As I said, I don’t feel confident about my ability to speak about Tambiah’s work in South or Southeast Asia. But if you are interested in learning more about Tambiah, I highly recommend watching Alan MacFarlane’s 1983 interview with Tambiah. The good people at HAU have made one of his most well-known pieces, “The Galactic Polity in Southeast Asia” available in golden (completely free to read) open access — an important way to salvage his legacy, since much of his work was published in obscure journals and collected in edited volumes that are not easily (or cheaply) accessible. I would also recommend Tambiah’s memoir of Edmund Leach, which is, frankly, so well-done that it is the only thing you will ever need to read about Leach, a small masterpiece of rigorous intellectual history. For those of you with access to Culture, Thought, and Social Action, I’d recommend… well, really there aren’t any bad essays in that book. But “A Performative Approach to Ritual”, “Animals Are Good to Think and Good to Prohibit”, and “On Flying Witches and Flying Canoes” are good places to start.

Rex

Alex Golub is an associate professor of anthropology at the University of Hawai‘i at Mānoa. His book Leviathans at The Gold Mine has been published by Duke University Press. You can contact him at rex@savageminds.org

4 thoughts on “Vale Stanley Tambiah

  1. Hear, hear. With one small niggle. In “A Performative Approach to Ritual” Tambiah failed to notice the difference between performance and performative, the ritual drama and the social conditions under which a performative act is effective. A point of some concern to me, since I dealt with it in the only piece I ever published in american ethnologist. Only a niggle, however, given the scope of Tambiah’s accomplishments and the character that Rex describes.

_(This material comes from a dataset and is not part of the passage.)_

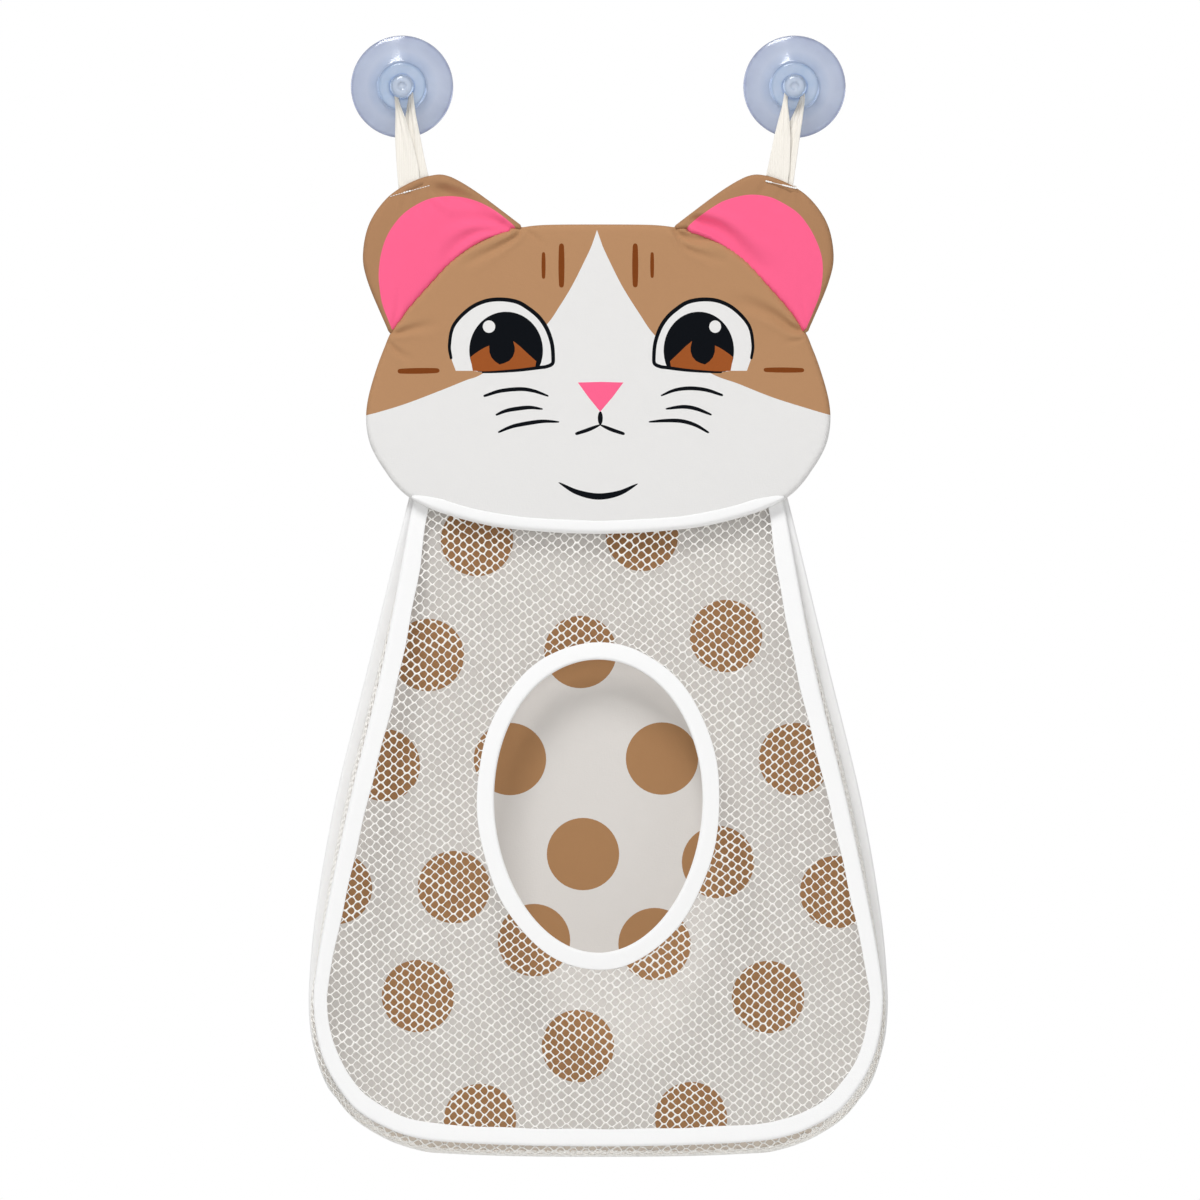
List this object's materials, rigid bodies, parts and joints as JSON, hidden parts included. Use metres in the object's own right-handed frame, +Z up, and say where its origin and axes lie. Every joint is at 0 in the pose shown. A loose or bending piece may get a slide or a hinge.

  2. Failure is for the living. There is no longer reason to pay it any mind after we pass on. All potential energy we had has already turned to what kinetic energy it could. What we leave behind is infinitely more than what we didn’t. “Failure” requires potential, but potential requires an undetermined future. It lives only in those odd moments of indeterminancy or liminality. When you opened the lid the Shrodinger’s cat that lived, by definition, did not fail to die. From my perspective, at this point in time Tambiah did not “fail” to do anything, he simply “didn’t.” I think it may be best to focus on the infinitely more things he did: how his existence echoes onward in large and small ways.

    Thanks for sharing how your paths met, Rex.

  3. Thanks for that Matthew. I think (hope?) you and John will both agree that we face a difficult task when someone like this passes away. On the one hand, we feel like it is the right time to take a look back on that person and assess their work. On the other hand, assessment can often lead us to recognize the truth about people’s lives — that no one is perfect and all of our lives have high and low points.

    When I wrote this piece, I thought about talking more about where Tambiah did and didn’t fit in with the history of anthropology, but ultimately decided to pass over it because I just felt I couldn’t do him credit, and writing up an evaluation of his work so close to his passing just wasn’t fully appropriate (its one thing to leave a comment as John did, another thing to feature it in my blog post!)

    I think it would be great if someone seized this opportunity to do for Tambiah what he did for Leach: take the time to begin a reasonably-sized reflection on his career that is polished and will come out sometime in the near future, but not right this minute.

  4. John’s comment on Tambiah’s article prompts me to point out that when I took Tambiah’s seminar on “Ritual and Performance” at Chicago 40 years ago he was very much aware of precisely that distinction. I haven’t read his subsequent article in many years, so I hesitate to comment on what may have been included and/or ignored in that publication, but I don’t think it would be accurate to suggest that Tambi was unaware of the distinction between ‘performance’ and ‘performative’. Goodness, so many semioticians in the class, including Val Daniel, would never have let him make such a obvious mistake!

    Thanks, though, to Rex for the nice biographical note. I remember Tambiah as an impressive intellect and a model anthropologist. When Meyer Fortes was on campus for one quarter, it was fascinating to listen to them discuss and debate, especially with their shared experience at Cambridge and mastery of an OxBridge style that made our own Chicago mode look anemic.